Mr. Ip argues that anti-immigration feelings soften when national policies focus on bringing in migrants who are more likely to assimilate, based on whether they speak the native language, have valuable job skills, and enter the country legally. That points the way to a more restrictive vetting process similar to policies followed in Canada and Australia, countries with high immigration numbers but low populist agitation on the issue. This may suggest, writes Mr. Ip, “a move away from the idea of open borders that globalization advocates and the European Union have long dreamed of.’’
Perhaps. But Mr. Ip’s piece should be read in conjunction with another provocative article on the subject — Thomas B. Edsall’s June 1 commentary on The New York Times website entitled, “The Anti-P.C. Vote.’’ The piece explores, among other things, the quizzical reality of Mr. Trump’s rise at a time when, as Mr. Edsall puts it, “immigration liberalization ostensibly has majority support in most polls.’’ He quotes a Berkeley lecturer and data fellow named Lefteris Jason Anastasopoulos as saying that support for immigration “may be greatly overestimated.’’
The problem, says Mr. Anastasopoulos, is that polls focus on abstract sentiments and gloss over the geographic context of immigration — in other words, they don’t assess the sentiment of people about what’s happening in their own cities or neighborhoods, as it affects them. The conventional abstract framing, writes the Berkeley lecturer, gives “a significant underestimation of the backlash against newly arriving immigrants and an overestimation of the support for immigration among the public.’’
But the main focus of the Edsall article is the impact of political correctness on the issue — and on the rise of Mr. Trump in more general terms. Writes Mr. Edsall: “Trump has capitalized on the visceral belief of many white voters that government-enforced diversity and other related regulations are designed ’to bring Americans to submission’ by silencing their opposition to immigration’’ and other coercive governmental actions.
Mr. Edsall explores a psychological theory called “reactance’’ — the backlash of people when they are told to stop doing something they have been doing and perceive that they are being subjected to unacceptable domination. Mr. Edsall quotes New York University professor Jonathan Haidt as explaining, “Translated to the Trump phenomenon, I would say that decades of political correctness, with its focus on ’straight white men’ as villains and oppressors — now extended to ’straight white cis-gendered men’ — has caused some degree of reactance in many and perhaps most white men.’’ He suggests that “the accusatory and vindictive approach of many social justice activist and diversity trainers’’ may have contributed to Mr. Trump’s success in galvanizing support among such people by stomping on political correctness.

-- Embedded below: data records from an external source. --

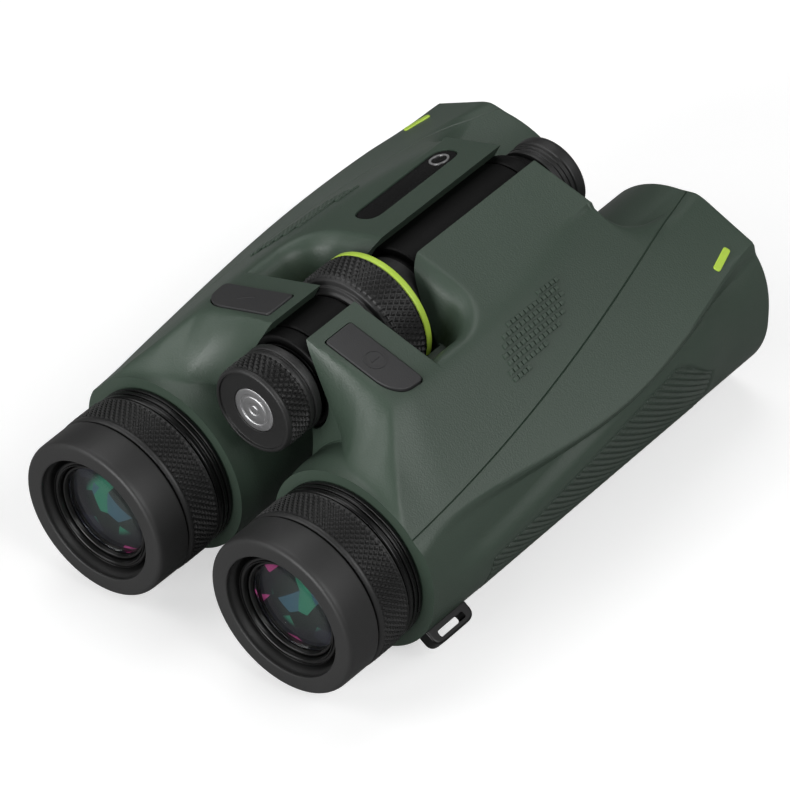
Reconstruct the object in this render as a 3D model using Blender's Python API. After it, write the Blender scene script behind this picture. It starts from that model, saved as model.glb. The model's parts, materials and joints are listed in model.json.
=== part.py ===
"""Laser rangefinder binocular: two armoured barrels folding about a hinge tube that also holds the battery.

Frame: +Y from the eyepieces to the objectives, +X to the user's right, +Z up, origin on the table under
the middle of the object's box. Lengths are written in millimetres and multiplied by MM. A "station" is a
distance forward of the eyecups' rear faces.
"""

import math

import bmesh
import bpy
from mathutils import Matrix, Vector

MM = 0.001

# Overall layout
LENGTH = 160.7  # eyecup face to objective bell
BARREL_X = 30.0  # half the distance between the eyes at rest
BARREL_DROP = 30.3  # barrel axis below the hinge axis
FOOT = 24.9  # barrel axis above the table, where the armour is flattened
HINGE_Z = FOOT + BARREL_DROP
GAP = 0.3  # between pieces that touch

# Body outline, in millimetres and degrees about a barrel's axis (0 outward, 90 up, 180 towards the hinge)
TUBE_R = 25.2
BELL_R = 28.0
NECK_R = 24.6
ROOF_ANGLE = 73.5
ROOF_D = 36.3
SLOT_X = 5.3
BODY_REAR = 27.0
BRIDGE_REAR = 41.0
BRIDGE_FRONT = 131.3
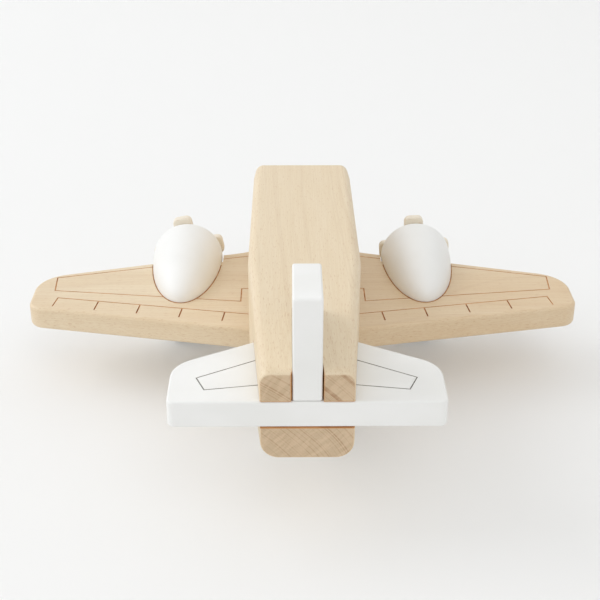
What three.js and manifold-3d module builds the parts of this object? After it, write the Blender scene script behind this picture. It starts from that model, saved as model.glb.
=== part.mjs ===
// Wooden toy twin-propeller aeroplane, in millimetres. The nose points along +Y, the right wing along +X,
// and +Z is up from the floor at Z = 0. The middle of the length lies at Y = 0.
// The body block, wing, fin and tailplane are glued boards; the propellers and the rollers turn.
import * as THREE from 'three';
import { mergeVertices } from 'three/addons/utils/BufferGeometryUtils.js';
import Module from 'manifold-3d';

const wasm = await Module();
wasm.setup();

// ---- driving dimensions ----
const length = 252;
const halfSpan = 142.3;
const board = 12; // wing, fin and tailplane are cut from boards of this thickness
const glueGap = 0.15; // free space left around a glued joint
const slotGap = 0.35; // looser fit of the fin in its slot
const runGap = 0.1; // radial clearance of a turning piece on its pin

const rollerRadius = 12;
const rollerWidth = 20;
const underside = 33; // height of the flat belly and of the wing's lower face
const wingTop = underside + board;

const bodyHalfWidth = 26.6;
const bodyTailHalfWidth = 19.2;
const bodyTaperEnd = 99; // distance from the tail end at which the sides become parallel
const bodyTop = 90;
const bodyTailTop = 86;
const bodyTailBottom = 45;
const roofStart = 60;
const roofEnd = 222;
const bellyStart = 66;
const bellyEnd = 232;
const noseTaperStart = 209;
const noseTaperReach = 48;
const windscreenFoot = { s: 235, z: 70 };
const noseTop = 60;
const noseBottom = 40;
const bodyEdge = 4.5;
const tailLowerEdge = 7.5;
const tailEndRound = 0.8;
const noseEndRound = 8;
const fullestRound = 0.95; // largest share of half the body's height that an edge round may take

const tailSlotBottom = 59.9;
const tailplaneTop = tailSlotBottom + board;
const tailplaneHalfSpan = 57.2;
const tailplaneChord = 51.5;
const finTop = 118.1;
const finRootChord = 48.5;
const finTipChord = 32.8;

const wingRootTrailing = 111; // distances from the tail end
const wingRootLeading = 204.3;
const wingTrailingSlope = 0.207;
const wingCentreLeading = 205.8; // straight across under the body
const rootFillet = 7;
const wingLeadingSlope = 0.293;
const wingEdge = 1.8;
const paintedEdge = 1;

const engineOffset = 63.5; // of each nacelle, propeller and main roller from the middle
const nacelleRadius = 19;
const nacelleWidest = 197;
const nacelleRear = 57.5;
const nacelleFront = 10;
const nacelleFace = 201.5;
const shoulder = 189; // the nacelle's step rests against the notch in the wing here

const bladeRadius = 19.6;
const propellerHeight = wingTop + 1.2;
const bladeWidth = 10.5;
const propellerThickness = 4.5;
const propellerLean = { left: 11, right: 3 }; // degrees at rest, seen from behind
const pinRadius = 2.7;
const pinHead = 4.6;

const axleRadius = 3;
const cheek = 4.75;
const sideGap = 0.75;
const legFoot = 7.5;
const mainLeg = { back: 25, front: 4.5 }; // reach of the glued top behind and ahead of the axle
const rearLeg = { back: 14, front: 14 };
const mainRoller = 183;
const rearRoller = 85;
const dowelRadius = 4;

const grooveWidth = 0.8;
const grooveDepth = 0.5;

// ---- materials ----
const beech = { color: 0xdcc3a1, roughness: 0.62, metalness: 0 };
const endPeg = { color: 0xcfae86, roughness: 0.6, metalness: 0 };
const whitePaint = { color: 0xf0efeb, roughness: 0.5, metalness: 0 };

const alongY = (s) => s - length / 2;

// ---- solids ----
function signedVolume(position, index) {
  const a = new THREE.Vector3();
  const b = new THREE.Vector3();
  const c = new THREE.Vector3();
  let sum = 0;
  for (let i = 0; i < index.length; i += 3) {
    a.fromBufferAttribute(position, index[i]);
    b.fromBufferAttribute(position, index[i + 1]);
    c.fromBufferAttribute(position, index[i + 2]);
    sum += a.dot(b.cross(c));
  }
  return sum;
}

function solid(geometry) {
  const bare = geometry.clone();
  bare.deleteAttribute('normal');
  bare.deleteAttribute('uv');
  const merged = mergeVertices(bare, 1e-4);
  const position = merged.getAttribute('position');
  const triVerts = Uint32Array.from(merged.getIndex().array);
  if (signedVolume(position, triVerts) < 0) {
    for (let i = 0; i < triVerts.length; i += 3) {
      [triVerts[i], triVerts[i + 1]] = [triVerts[i + 1], triVerts[i]];
    }
  }
  return new wasm.Manifold(new wasm.Mesh({ numProp: 3, vertProperties: position.array, triVerts }));
}

function toMesh(name, shape, look) {
  const data = shape.getMesh();
  const geometry = new THREE.BufferGeometry();
  geometry.setAttribute('position', new THREE.BufferAttribute(new Float32Array(data.vertProperties), 3));
  geometry.setIndex(new THREE.BufferAttribute(new Uint32Array(data.triVerts), 1));
  geometry.computeVertexNormals();
  const mesh = new THREE.Mesh(geometry, new THREE.MeshStandardMaterial(look));
  mesh.name = name;
  return mesh;
}

function box(x0, x1, y0, y1, z0, z1) {
  const geometry = new THREE.BoxGeometry(x1 - x0, y1 - y0, z1 - z0);
  geometry.translate((x0 + x1) / 2, (y0 + y1) / 2, (z0 + z1) / 2);
  return solid(geometry);
}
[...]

What all this suggests is that the immigration issue extends far deeper into the American political consciousness than most people have realized, and that it is tied to other deep-seated sentiments and convictions that get right to the definition of America. Those social justice activists and diversity trainers noted by Mr. Haidt may have thought that the game was over, that mass immigration and the diversity it was fostering had become facts of American life, that those who didn’t like it would simply have to accept it.
But they were wrong. The campaign year of 2016 will be seen by history as the year when that conceit was killed. The open-border activists and diversity warriors may get all they want in the end — but not without a fight.
• Robert W. Merry, longtime Washington journalist and publishing executive, is the author of books on American history and foreign policy.